Quando Marco Polo percorse la via della Seta e arrivò nel Catai, l’odierna Cina settentrionale, la descrisse come una terra dove “si fae molta seta”, ricca di “grandi cose”, “belle città e belle castella di mercatanti e d’arti”. Uno splendore che Pechino punta a rafforzare ancora oggi con la Nuova via della seta (ufficialmente Belt and road initiative), per cui sono già stati spesi oltre 140 miliardi di dollari. L’obiettivo è creare sei nuovi corridoi di trasporto lungo 68 Paesi (dove risiede il 65% della popolazione globale) seguendo due direttrici principali: la via della Seta terrestre, che collega Pechino all’Asia centrale e alla Russia; e la Nuova via della Seta marittima, un corridoio navale che dalla Cina meridionale arriva sulle coste dell’Africa, passa il canale di Suez, fa scalo al Pireo e quindi punta al cuore dell’Europa attraverso i porti italiani. Proprio i porti di Trieste e Monfalcone e quello di Genova sono al centro dei due accordi di cooperazione firmati dall’Italia con China communications construction company, uno dei principali player della Belt and road initiative.

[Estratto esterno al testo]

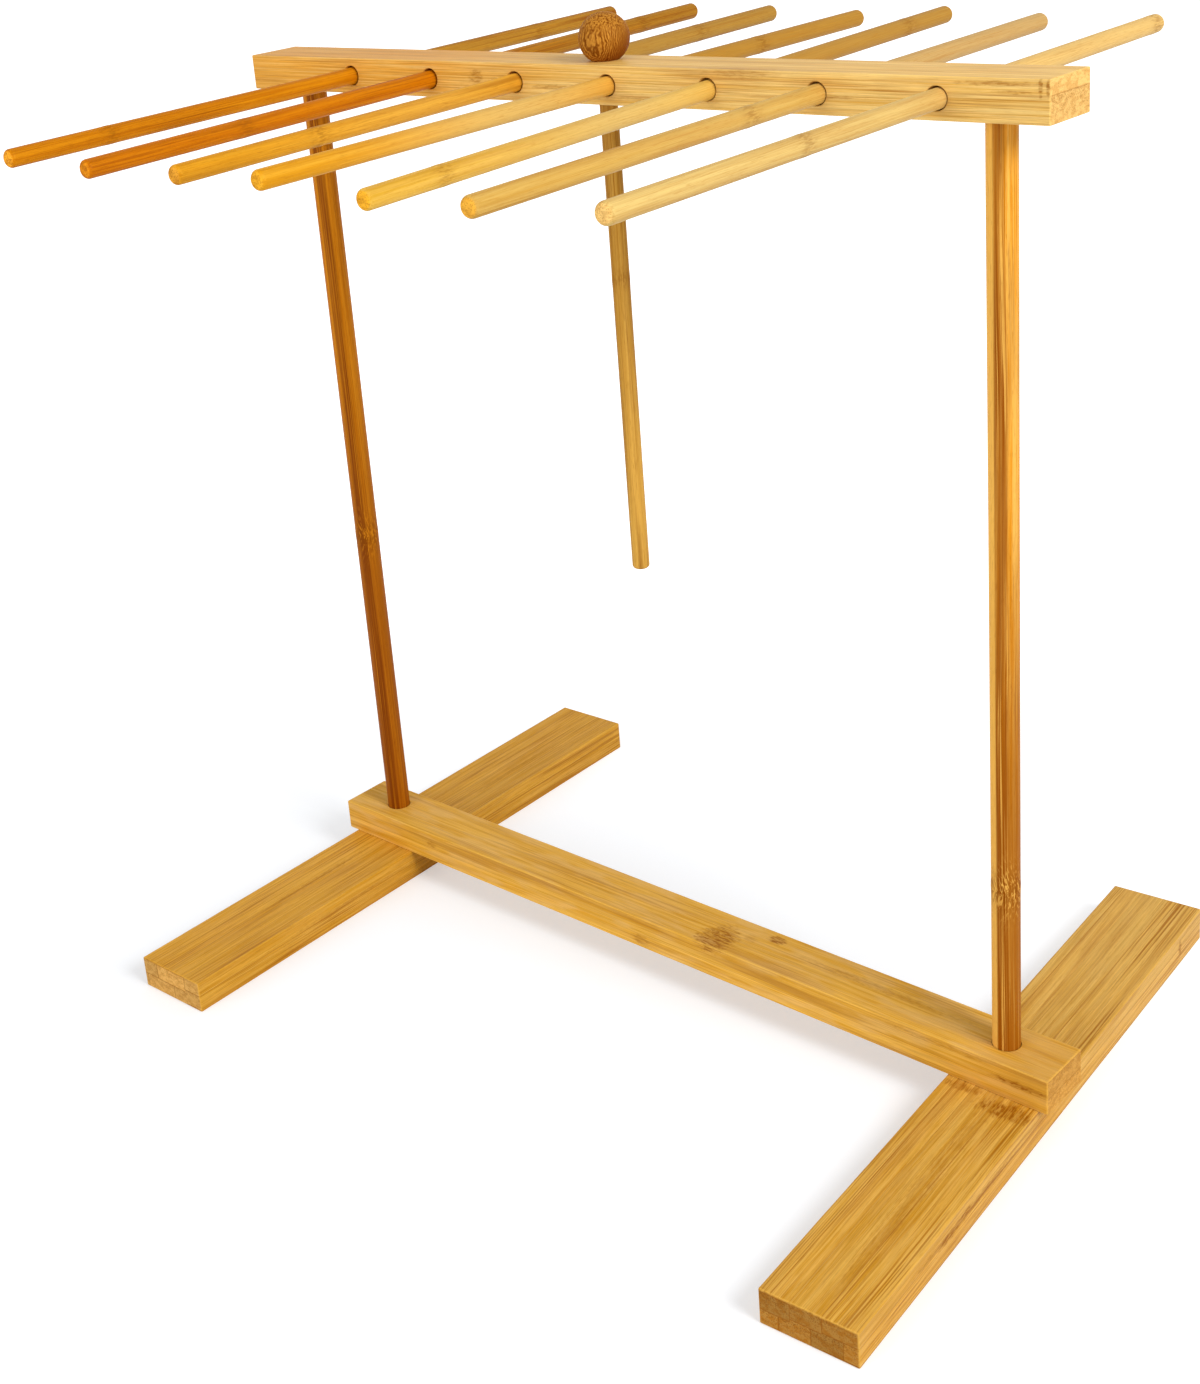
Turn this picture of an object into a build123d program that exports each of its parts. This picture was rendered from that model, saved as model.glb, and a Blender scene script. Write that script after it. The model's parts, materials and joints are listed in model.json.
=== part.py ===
from build123d import *
import os
from math import radians, tan

# A free-standing drying rack of laminated bamboo. Two plank feet carry a stretcher, two round posts rise from
# the stretcher to a top beam, and seven loose rods pass through the beam from front to back. A wand with a
# ball knob hangs in a hole of its own near the middle of the beam. X runs along the beam, Y from front to back.
# The origin is on the floor, midway between the posts. All lengths are in millimetres.

# Boards: the feet, the stretcher and the beam are cut from strip of one thickness
board_thickness = 16.0
bar_length = 420.0
bar_width = 28.0
bar_edge_radius = 0.6
foot_length = 328.0
foot_width = 42.0
foot_edge_radius = 0.7

# Each foot stands as it was left on its screw, turned a little out of square to the stretcher, in degrees
foot_left_turn = 1.5
foot_right_turn = 4.4

# Posts
post_diameter = 12.0
post_inset = 26.5
post_open_height = 387.5
post_foot_seat_depth = 10.5
post_foot_clearance = 0.15
post_head_seat_depth = 10.0
post_head_clearance = 0.05
post_end_chamfer = 0.8

# Drying rods
rod_count = 7
rod_diameter = 8.0
rod_length = 370.0
rod_row_inset = 30.5
rod_clearance = 0.5
rod_end_radius = 2.2
hole_edge_chamfer = 0.3

# How the loose rods lie: pushed forward by a share of the longest push, and tipped or swung until the rod has
# moved at the mouth of its hole by a share of the clearance there
longest_rod_push = 23.0
rod_push_shares = (0.65, 0.60, 0.58, 0.71, 0.78, 1.00, 0.84)
rod_tip_shares = (0.43, 0.66, 0.51, 0.25, 0.62, 0.27, 0.14)
rod_swing_shares = (0.34, 0.50, -0.06, 0.01, -0.54, -0.79, -0.83)

# Wand: its hole was bored a little beside the beam's middle
wand_x = 1.0
wand_diameter = 8.0
wand_clearance = 0.5
wand_hole_web = 2.5
wand_hang = 210.5
wand_end_radius = 1.6
ball_diameter = 21.4
ball_flat_drop = 9.0
ball_socket_depth = 11.0
ball_socket_clearance = 0.05

# Screws: one comes up through each foot and the stretcher into the end grain of the post
screw_diameter = 4.0
screw_length = 45.0
screw_head_diameter = 8.0
screw_head_angle = 90.0
screw_tip_length = 5.0
screw_tip_diameter = 0.8
screw_sink_depth = 0.6
screw_running_clearance = 0.08
screw_head_clearance = 0.2
pilot_extra_depth = 2.0
recess_span = 4.6
recess_width = 0.9
recess_depth = 1.4

# One overrun serves every cut that passes right through a board
cut_overrun = 5.0

# Heights and places that follow from the sizes above
stretcher_bottom = board_thickness
stretcher_top = stretcher_bottom + board_thickness
beam_bottom = stretcher_top + post_open_height
beam_top = beam_bottom + board_thickness
rod_height = (beam_bottom + beam_top) / 2
post_x = bar_length / 2 - post_inset
post_bottom = stretcher_top - post_foot_seat_depth
post_top = beam_bottom + post_head_seat_depth
rod_radius = rod_diameter / 2
rod_hole_radius = rod_radius + rod_clearance
wand_radius = wand_diameter / 2
wand_hole_radius = wand_radius + wand_clearance
ball_radius = ball_diameter / 2
ball_height = beam_top + ball_flat_drop
screw_radius = screw_diameter / 2
screw_head_radius = screw_head_diameter / 2
screw_head_height = (screw_head_radius - screw_radius) / tan(radians(screw_head_angle / 2))
screw_top = screw_sink_depth + screw_length
screw_run_radius = screw_radius + screw_running_clearance

# The row of rods spans the room between the posts, and stands off centre so that the middle rod's hole leaves
# a web of wood beside the wand's hole
rod_pitch = (post_x - rod_row_inset) * 2 / (rod_count - 1)
rod_row_offset = wand_x + rod_hole_radius + wand_hole_web + wand_hole_radius

os.makedirs("parts", exist_ok=True)


def save(piece, name):
    """Labels a finished piece and writes it under its own name."""
    piece.part.label = name
    export_step(piece.part, f"parts/{name}.step")


# Feet: a plank each, with a plain hole for the screw that it turns on and a countersink in the sole
def make_foot(name, centre_x, turn):
    with BuildPart() as foot:
        with BuildSketch(Plane.XY):
            with Locations((centre_x, 0)):
                Rectangle(foot_width, foot_length, rotation=turn)
        extrude(amount=board_thickness)
        fillet(foot.edges(), foot_edge_radius)
        with BuildSketch(Plane.XY):
            with Locations((centre_x, 0)):
                Circle(screw_run_radius)
        extrude(amount=board_thickness, mode=Mode.SUBTRACT)
        sink_radius = screw_head_radius + screw_head_clearance
        with BuildSketch(Plane.XY):
            with Locations((centre_x, 0)):
                Circle(sink_radius)
        extrude(amount=screw_sink_depth, mode=Mode.SUBTRACT)
        with BuildSketch(Plane.XY.offset(screw_sink_depth)):
            with Locations((centre_x, 0)):
                Circle(sink_radius)
        extrude(amount=sink_radius - screw_run_radius, taper=screw_head_angle / 2, mode=Mode.SUBTRACT)
    save(foot, name)


make_foot("foot_left", -post_x, foot_left_turn)
make_foot("foot_right", post_x, foot_right_turn)

# Stretcher: the bar that lies across both feet, with a seat for each post and a screw hole under it
with BuildPart() as base_stretcher:
    with BuildSketch(Plane.XY.offset(stretcher_bottom)):
        Rectangle(bar_length, bar_width)
    extrude(amount=board_thickness)
    fillet(base_stretcher.edges(), bar_edge_radius)
    with BuildSketch(Plane.XY.offset(post_bottom)):
        with Locations((-post_x, 0), (post_x, 0)):
            Circle(post_diameter / 2 + post_foot_clearance)
    extrude(amount=post_foot_seat_depth, mode=Mode.SUBTRACT)
    with BuildSketch(Plane.XY.offset(stretcher_bottom)):
        with Locations((-post_x, 0), (post_x, 0)):
            Circle(screw_run_radius)
    extrude(amount=post_bottom - stretcher_bottom, mode=Mode.SUBTRACT)
save(base_stretcher, "base_stretcher")


# Posts: round dowels with chamfered ends and a pilot hole for the screw in the lower one
def make_post(name, centre_x):
    with BuildPart() as post:
        with BuildSketch(Plane.XY.offset(post_bottom)):
            with Locations((centre_x, 0)):
                Circle(post_diameter / 2)
        extrude(amount=post_top - post_bottom)
        chamfer(post.edges().filter_by(GeomType.CIRCLE), post_end_chamfer)
        with BuildSketch(Plane.XY.offset(post_bottom)):
            with Locations((centre_x, 0)):
                Circle(screw_radius)
        extrude(amount=screw_top + pilot_extra_depth - post_bottom, mode=Mode.SUBTRACT)
    save(post, name)


make_post("post_left", -post_x)
make_post("post_right", post_x)

# Top beam: a bar like the stretcher, bored from front to back for the rods and from above for the wand, with
# a blind seat for each post in its underside. The row of rods stands off centre to leave room for the wand.
with BuildPart() as top_beam:
    with BuildSketch(Plane.XY.offset(beam_bottom)):
        Rectangle(bar_length, bar_width)
    extrude(amount=board_thickness)
    fillet(top_beam.edges(), bar_edge_radius)
    with BuildSketch(Plane.XZ):
        with Locations((rod_row_offset, rod_height)):
            with GridLocations(rod_pitch, rod_pitch, rod_count, 1):
                Circle(rod_hole_radius)
    extrude(amount=bar_width / 2 + cut_overrun, both=True, mode=Mode.SUBTRACT)
    chamfer(top_beam.edges(Select.LAST).filter_by(GeomType.CIRCLE), hole_edge_chamfer)
    with BuildSketch(Plane.XY.offset(beam_bottom)):
        with Locations((wand_x, 0)):
            Circle(wand_hole_radius)
    extrude(amount=board_thickness, mode=Mode.SUBTRACT)
    chamfer(top_beam.edges(Select.LAST).filter_by(GeomType.CIRCLE), hole_edge_chamfer)
    with BuildSketch(Plane.XY.offset(beam_bottom)):
        with Locations((-post_x, 0), (post_x, 0)):
            Circle(post_diameter / 2 + post_head_clearance)
    extrude(amount=post_head_seat_depth, mode=Mode.SUBTRACT)
save(top_beam, "top_beam")

# Drying rods: round dowels with rounded ends. Each lies in its hole as a loose rod does, so its own axis is
# worked out from how far it has moved at the hole's mouth, and it slides along that axis.
mouth_distance = bar_width / 2
first_rod_x = rod_row_offset - rod_pitch * (rod_count - 1) / 2

for index in range(rod_count):
    push = longest_rod_push * rod_push_shares[index % len(rod_push_shares)]
    swing = rod_clearance * rod_swing_shares[index % len(rod_swing_shares)]
    tip = rod_clearance * rod_tip_shares[index % len(rod_tip_shares)]
    rod_plane = Plane(
        origin=(first_rod_x + rod_pitch * index, 0, rod_height),
        z_dir=(swing, mouth_distance, tip),
    )
    with BuildPart() as drying_rod:
        with BuildSketch(rod_plane.offset(-rod_length / 2 - push)):
            Circle(rod_radius)
        extrude(amount=rod_length)
        fillet(drying_rod.edges().filter_by(GeomType.CIRCLE), rod_end_radius)
    save(drying_rod, f"drying_rod_{index + 1}")

# Wand stick: a dowel that hangs through the beam, with its upper end glued into the ball
with BuildPart() as wand_stick:
    with BuildSketch(Plane.XY.offset(beam_bottom - wand_hang)):
        with Locations((wand_x, 0)):
            Circle(wand_radius)
    extrude(amount=wand_hang + board_thickness + ball_socket_depth)
    fillet(wand_stick.edges().group_by(Axis.Z)[0], wand_end_radius)
save(wand_stick, "wand_stick")

# Wand ball: a turned knob with a flat that sits on the beam and a blind socket for the stick
with BuildPart() as wand_ball:
    with BuildSketch(Plane.XZ):
        with Locations((wand_x, ball_height)):
            Circle(ball_radius)
        with Locations((wand_x, beam_top)):
            Rectangle(ball_diameter, ball_diameter, align=(Align.CENTER, Align.MAX), mode=Mode.SUBTRACT)
        with Locations((wand_x, ball_height)):
            Rectangle(ball_radius, ball_diameter, align=(Align.MAX, Align.CENTER), mode=Mode.SUBTRACT)
    revolve(axis=Axis((wand_x, 0, 0), (0, 0, 1)))
    with BuildSketch(Plane.XY.offset(beam_top)):
        with Locations((wand_x, 0)):
            Circle(wand_radius + ball_socket_clearance)
    extrude(amount=ball_socket_depth, mode=Mode.SUBTRACT)
save(wand_ball, "wand_ball")

# Foot screws: countersunk wood screws with a tapered tip and a cross recess in the head
with BuildPart() as foot_screws:
    for centre_x in (-post_x, post_x):
        with BuildSketch(Plane(origin=(centre_x, 0, 0), x_dir=(1, 0, 0), z_dir=(0, -1, 0))):
            with BuildLine():
                Polyline(
                    (0, screw_sink_depth),
                    (screw_head_radius, screw_sink_depth),
                    (screw_radius, screw_sink_depth + screw_head_height),
                    (screw_radius, screw_top - screw_tip_length),
                    (screw_tip_diameter / 2, screw_top),
                    (0, screw_top),
                    close=True,
                )
            make_face()
        revolve(axis=Axis((centre_x, 0, 0), (0, 0, 1)))
    with BuildSketch(Plane.XY.offset(screw_sink_depth)):
        with Locations((-post_x, 0), (post_x, 0)):
            Rectangle(recess_span, recess_width)
            Rectangle(recess_width, recess_span)
    extrude(amount=recess_depth, mode=Mode.SUBTRACT)
save(foot_screws, "foot_screws")
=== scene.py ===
import json
import math
import random
from collections import namedtuple

import bmesh
import bpy
from mathutils import Matrix, Vector


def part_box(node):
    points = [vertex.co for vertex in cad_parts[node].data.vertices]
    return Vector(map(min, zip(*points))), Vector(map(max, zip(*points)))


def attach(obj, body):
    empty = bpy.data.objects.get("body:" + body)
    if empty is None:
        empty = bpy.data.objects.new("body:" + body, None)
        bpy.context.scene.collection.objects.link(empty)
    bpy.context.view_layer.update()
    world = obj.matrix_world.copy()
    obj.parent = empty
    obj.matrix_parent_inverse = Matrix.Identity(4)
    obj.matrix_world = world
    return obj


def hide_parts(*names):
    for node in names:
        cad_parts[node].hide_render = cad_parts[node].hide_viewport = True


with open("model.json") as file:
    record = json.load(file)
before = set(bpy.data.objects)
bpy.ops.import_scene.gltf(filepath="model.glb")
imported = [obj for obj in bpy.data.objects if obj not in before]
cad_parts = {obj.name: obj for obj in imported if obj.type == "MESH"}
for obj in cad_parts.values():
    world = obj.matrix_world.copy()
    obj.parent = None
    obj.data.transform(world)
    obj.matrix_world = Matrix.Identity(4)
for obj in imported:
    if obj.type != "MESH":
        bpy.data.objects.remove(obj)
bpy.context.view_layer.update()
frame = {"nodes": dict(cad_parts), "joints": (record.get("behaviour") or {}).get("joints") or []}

# The finished look of a bamboo drying rack: planks, bars and dowels of honey-coloured bamboo, a brown turned
# knob and steel screws, on a white floor in soft light. Lengths are in metres unless a name says otherwise.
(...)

Il piano voluto da Xi Jinping prevede che la Cina finanzi le nuove infrastrutture per ampliare il suo spazio economico ed estendere il suo “soft power” nel mondo, mentre i Paesi coinvolti beneficiano di queste nuove rotte attraverso un aumento dell’export, la creazione di posti di lavoro e così via. Non ci sono condizioni ulteriori, come quelle che solitamente l’Occidente impone agli Stati africani con le sue politiche di cooperazione: garanzie sui diritti umani, sulla sostenibilità finanziaria o su quella ambientale. “Gli investimenti cinesi in Africa non sono vincolati ad alcuna condizione politica, non influiremo sulle vostre politiche interne né faremo richieste che non potete soddisfare”, ha ribadito lo stesso presidente cinese a settembre 2018 quando ha ospitato a Pechino oltre 40 leader africani. Ma dove i lavori per la Nuova via della Seta sono già iniziati questo approccio inizia a mostrare alcuni problemi, con Paesi troppo indebitati e decisi a ridiscutere radicalmente i progetti già avviati.